### Data block
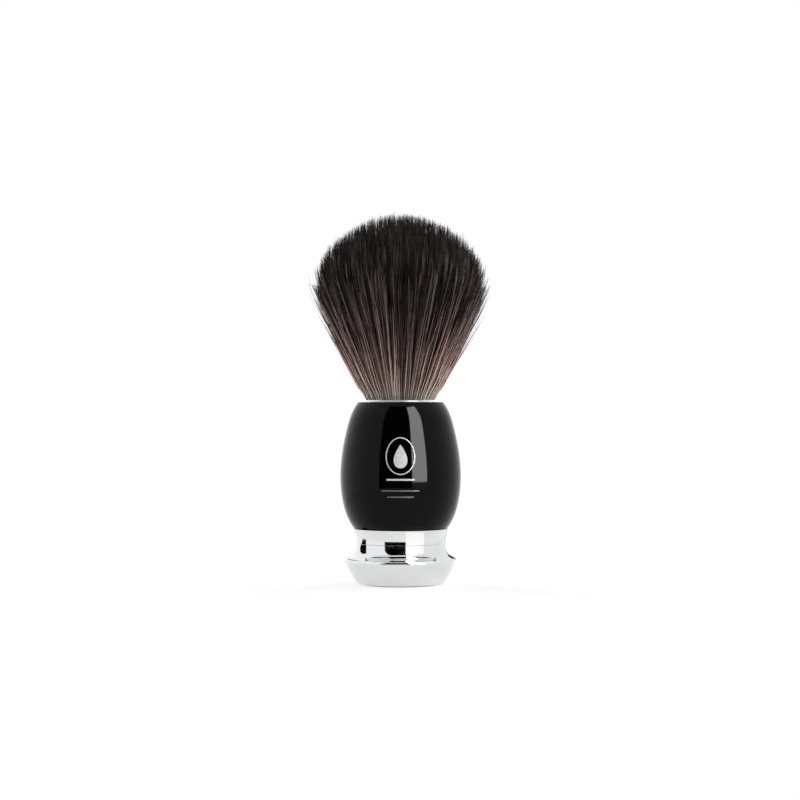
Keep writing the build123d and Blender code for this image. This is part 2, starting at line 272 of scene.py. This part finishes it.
def rubber():
    material, tree, shader = new_material("black_rubber")
    point = object_point(tree)
    grain = noise(tree, point, scale=1800, detail=5, roughness=0.65)
    colour = ramp(tree, grain, [(0.3, (0.012, 0.012, 0.012)), (0.7, (0.03, 0.03, 0.031))])
    tree.links.new(colour, shader.inputs["Base Color"])
    tree.links.new(spread(tree, grain, low=0.55, high=0.8), shader.inputs["Roughness"])
    bump(tree, shader, grain, distance=0.00006, strength=0.6)
    return material


def turned_metal(name, dark, light):
    """Metal with the fine rings that a lathe leaves."""
    material, tree, shader = new_material(name)
    point = object_point(tree)
    rings = node(
        tree,
        "ShaderNodeTexWave",
        {"wave_type": "RINGS", "rings_direction": "Z"},
        Vector=point,
        Scale=LATHE_RINGS,
        Distortion=0.6,
        Detail=2.0,
    ).outputs["Fac"]
    stain = noise(tree, point, scale=220, detail=4)
    tree.links.new(ramp(tree, stain, [(0.3, dark), (0.75, light)]), shader.inputs["Base Color"])
    shader.inputs["Metallic"].default_value = 1
    tree.links.new(spread(tree, rings, low=0.2, high=0.34), shader.inputs["Roughness"])
    bump(tree, shader, rings, distance=0.00001, strength=0.3)
    return material


def wound_thread():
    material, tree, shader = new_material("binding_thread")
    point = object_point(tree)
    twist = node(
        tree,
        "ShaderNodeTexWave",
        {"bands_direction": "DIAGONAL"},
        Vector=point,
        Scale=900.0,
        Distortion=1.5,
        Detail=2.0,
    ).outputs["Fac"]
    colour = ramp(tree, twist, [(0.2, (0.5, 0.47, 0.4)), (0.8, (0.74, 0.71, 0.63))])
    tree.links.new(colour, shader.inputs["Base Color"])
    shader.inputs["Roughness"].default_value = 0.8
    shader.inputs["Sheen Weight"].default_value = 0.3
    bump(tree, shader, twist, distance=0.00005, strength=0.6)
    return material


def cast_resin():
    material, tree, shader = new_material("clear_resin")
    point = object_point(tree)
    cloud = noise(tree, point, scale=400, detail=4)
    colour = ramp(tree, cloud, [(0.3, (0.62, 0.46, 0.2)), (0.75, (0.82, 0.68, 0.4))])
    tree.links.new(colour, shader.inputs["Base Color"])
    shader.inputs["Roughness"].default_value = 0.12
    shader.inputs["Transmission Weight"].default_value = 0.6
    bump(tree, shader, cloud, distance=0.00005, strength=0.3)
    return material


def packed_fibre():
    """The tied bundle inside the cup: fine upright streaks."""
    material, tree, shader = new_material("packed_fibre")
    point = object_point(tree)
    streaks = noise(tree, stretched(tree, point, (1, 1, 0.04)), scale=5000, detail=2)
    colour = ramp(tree, streaks, [(0.3, (0.05, 0.035, 0.03)), (0.7, (0.36, 0.27, 0.22))])
    tree.links.new(colour, shader.inputs["Base Color"])
    shader.inputs["Roughness"].default_value = 0.5
    bump(tree, shader, streaks, distance=0.0001, strength=0.8)
    return material


def free_fibre():
    """The free fibres: pale brown at the root and near black above, each in its own shade."""
    material, tree, shader = new_material("fibre")
    uv = node(tree, "ShaderNodeUVMap", {"uv_map": UV_LAYER}).outputs["UV"]
    split = node(tree, "ShaderNodeSeparateXYZ", Vector=uv)
    shade, height = split.outputs["X"], split.outputs["Y"]
    dark = ramp(
        tree,
        height,
        [
            (0.085, (0.22, 0.18, 0.155)),
            (0.14, (0.085, 0.060, 0.050)),
            (0.24, (0.017, 0.0095, 0.0083)),
            (0.36, (0.009, 0.0054, 0.0051)),
            (0.52, (0.0068, 0.0046, 0.0044)),
            (1.0, (0.0042, 0.0031, 0.0029)),
        ],
    )
    light = ramp(
        tree,
        height,
        [
            (0.085, (0.97, 0.89, 0.80)),
            (0.14, (0.97, 0.74, 0.65)),
            (0.24, (0.84, 0.57, 0.50)),
            (0.36, (0.50, 0.345, 0.315)),
            (0.52, (0.34, 0.255, 0.247)),
            (0.66, (0.36, 0.285, 0.275)),
            (0.8, (0.20, 0.162, 0.156)),
            (1.0, (0.11, 0.090, 0.087)),
        ],
    )
    mottle = noise(tree, stretched(tree, uv, (SHADES, 30, 1)), scale=1, detail=2)
    wobble = spread(tree, mottle, low=-0.08, high=0.08)
    share = node(tree, "ShaderNodeMath", {"operation": "ADD", "use_clamp": True})
    tree.links.new(shade, share.inputs[0])
    tree.links.new(wobble, share.inputs[1])
    colour = node(tree, "ShaderNodeMix", {"data_type": "RGBA"})
    tree.links.new(share.outputs[0], colour.inputs[MIX_FACTOR])
    tree.links.new(dark, colour.inputs[MIX_A])
    tree.links.new(light, colour.inputs[MIX_B])
    tree.links.new(colour.outputs[MIX_RESULT], shader.inputs["Base Color"])
    tree.links.new(spread(tree, mottle, low=0.36, high=0.52), shader.inputs["Roughness"])
    shader.inputs["Specular IOR Level"].default_value = 0.05
    return material


def ink(name, low, high):
    """Printed ink, a little uneven."""
    material, tree, shader = new_material(name)
    patch = noise(tree, object_point(tree), scale=1600, detail=4)
    tree.links.new(ramp(tree, patch, [(0.3, low), (0.7, high)]), shader.inputs["Base Color"])
    shader.inputs["Roughness"].default_value = 0.4
    return material


chrome = polished_chrome()
resin = black_resin()
plastic = pale_plastic()
seal_rubber = rubber()
steel = turned_metal("plain_steel", (0.42, 0.42, 0.43), (0.6, 0.6, 0.61))
brass = turned_metal("turned_brass", (0.62, 0.42, 0.17), (0.83, 0.62, 0.3))
fibre = free_fibre()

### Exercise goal
Output the data above exactly, please, line for line.

### Expected answer
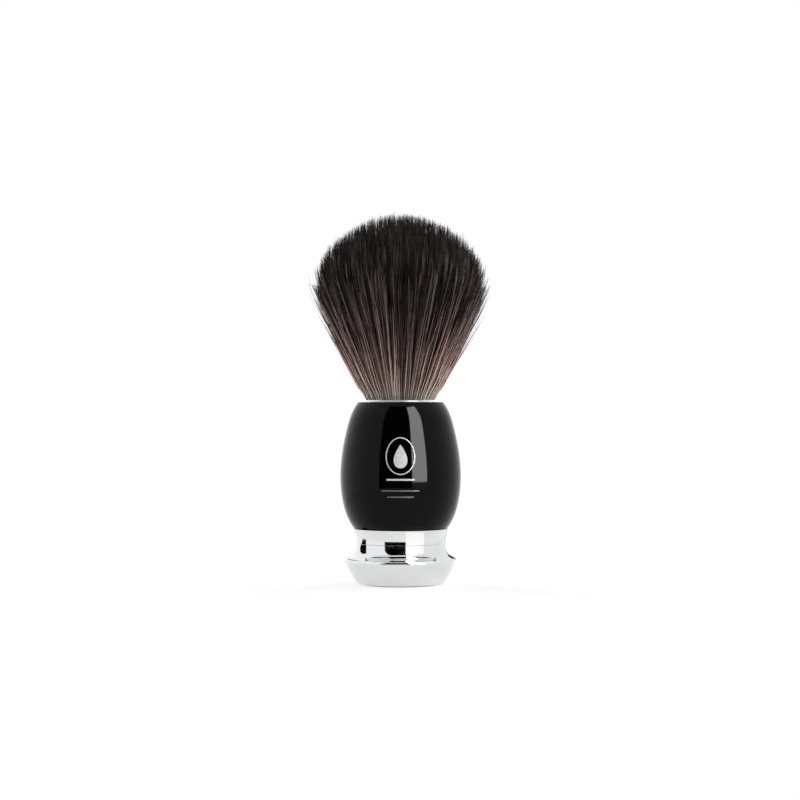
Keep writing the build123d and Blender code for this image. This is part 2, starting at line 272 of scene.py. This part finishes it.
def rubber():
    material, tree, shader = new_material("black_rubber")
    point = object_point(tree)
    grain = noise(tree, point, scale=1800, detail=5, roughness=0.65)
    colour = ramp(tree, grain, [(0.3, (0.012, 0.012, 0.012)), (0.7, (0.03, 0.03, 0.031))])
    tree.links.new(colour, shader.inputs["Base Color"])
    tree.links.new(spread(tree, grain, low=0.55, high=0.8), shader.inputs["Roughness"])
    bump(tree, shader, grain, distance=0.00006, strength=0.6)
    return material


def turned_metal(name, dark, light):
    """Metal with the fine rings that a lathe leaves."""
    material, tree, shader = new_material(name)
    point = object_point(tree)
    rings = node(
        tree,
        "ShaderNodeTexWave",
        {"wave_type": "RINGS", "rings_direction": "Z"},
        Vector=point,
        Scale=LATHE_RINGS,
        Distortion=0.6,
        Detail=2.0,
    ).outputs["Fac"]
    stain = noise(tree, point, scale=220, detail=4)
    tree.links.new(ramp(tree, stain, [(0.3, dark), (0.75, light)]), shader.inputs["Base Color"])
    shader.inputs["Metallic"].default_value = 1
    tree.links.new(spread(tree, rings, low=0.2, high=0.34), shader.inputs["Roughness"])
    bump(tree, shader, rings, distance=0.00001, strength=0.3)
    return material


def wound_thread():
    material, tree, shader = new_material("binding_thread")
    point = object_point(tree)
    twist = node(
        tree,
        "ShaderNodeTexWave",
        {"bands_direction": "DIAGONAL"},
        Vector=point,
        Scale=900.0,
        Distortion=1.5,
        Detail=2.0,
    ).outputs["Fac"]
    colour = ramp(tree, twist, [(0.2, (0.5, 0.47, 0.4)), (0.8, (0.74, 0.71, 0.63))])
    tree.links.new(colour, shader.inputs["Base Color"])
    shader.inputs["Roughness"].default_value = 0.8
    shader.inputs["Sheen Weight"].default_value = 0.3
    bump(tree, shader, twist, distance=0.00005, strength=0.6)
    return material


def cast_resin():
    material, tree, shader = new_material("clear_resin")
    point = object_point(tree)
    cloud = noise(tree, point, scale=400, detail=4)
    colour = ramp(tree, cloud, [(0.3, (0.62, 0.46, 0.2)), (0.75, (0.82, 0.68, 0.4))])
    tree.links.new(colour, shader.inputs["Base Color"])
    shader.inputs["Roughness"].default_value = 0.12
    shader.inputs["Transmission Weight"].default_value = 0.6
    bump(tree, shader, cloud, distance=0.00005, strength=0.3)
    return material


def packed_fibre():
    """The tied bundle inside the cup: fine upright streaks."""
    material, tree, shader = new_material("packed_fibre")
    point = object_point(tree)
    streaks = noise(tree, stretched(tree, point, (1, 1, 0.04)), scale=5000, detail=2)
    colour = ramp(tree, streaks, [(0.3, (0.05, 0.035, 0.03)), (0.7, (0.36, 0.27, 0.22))])
    tree.links.new(colour, shader.inputs["Base Color"])
    shader.inputs["Roughness"].default_value = 0.5
    bump(tree, shader, streaks, distance=0.0001, strength=0.8)
    return material


def free_fibre():
    """The free fibres: pale brown at the root and near black above, each in its own shade."""
    material, tree, shader = new_material("fibre")
    uv = node(tree, "ShaderNodeUVMap", {"uv_map": UV_LAYER}).outputs["UV"]
    split = node(tree, "ShaderNodeSeparateXYZ", Vector=uv)
    shade, height = split.outputs["X"], split.outputs["Y"]
    dark = ramp(
        tree,
        height,
        [
            (0.085, (0.22, 0.18, 0.155)),
            (0.14, (0.085, 0.060, 0.050)),
            (0.24, (0.017, 0.0095, 0.0083)),
            (0.36, (0.009, 0.0054, 0.0051)),
            (0.52, (0.0068, 0.0046, 0.0044)),
            (1.0, (0.0042, 0.0031, 0.0029)),
        ],
    )
    light = ramp(
        tree,
        height,
        [
            (0.085, (0.97, 0.89, 0.80)),
            (0.14, (0.97, 0.74, 0.65)),
            (0.24, (0.84, 0.57, 0.50)),
            (0.36, (0.50, 0.345, 0.315)),
            (0.52, (0.34, 0.255, 0.247)),
            (0.66, (0.36, 0.285, 0.275)),
            (0.8, (0.20, 0.162, 0.156)),
            (1.0, (0.11, 0.090, 0.087)),
        ],
    )
    mottle = noise(tree, stretched(tree, uv, (SHADES, 30, 1)), scale=1, detail=2)
    wobble = spread(tree, mottle, low=-0.08, high=0.08)
    share = node(tree, "ShaderNodeMath", {"operation": "ADD", "use_clamp": True})
    tree.links.new(shade, share.inputs[0])
    tree.links.new(wobble, share.inputs[1])
    colour = node(tree, "ShaderNodeMix", {"data_type": "RGBA"})
    tree.links.new(share.outputs[0], colour.inputs[MIX_FACTOR])
    tree.links.new(dark, colour.inputs[MIX_A])
    tree.links.new(light, colour.inputs[MIX_B])
    tree.links.new(colour.outputs[MIX_RESULT], shader.inputs["Base Color"])
    tree.links.new(spread(tree, mottle, low=0.36, high=0.52), shader.inputs["Roughness"])
    shader.inputs["Specular IOR Level"].default_value = 0.05
    return material


def ink(name, low, high):
    """Printed ink, a little uneven."""
    material, tree, shader = new_material(name)
    patch = noise(tree, object_point(tree), scale=1600, detail=4)
    tree.links.new(ramp(tree, patch, [(0.3, low), (0.7, high)]), shader.inputs["Base Color"])
    shader.inputs["Roughness"].default_value = 0.4
    return material


chrome = polished_chrome()
resin = black_resin()
plastic = pale_plastic()
seal_rubber = rubber()
steel = turned_metal("plain_steel", (0.42, 0.42, 0.43), (0.6, 0.6, 0.61))
brass = turned_metal("turned_brass", (0.62, 0.42, 0.17), (0.83, 0.62, 0.3))
fibre = free_fibre()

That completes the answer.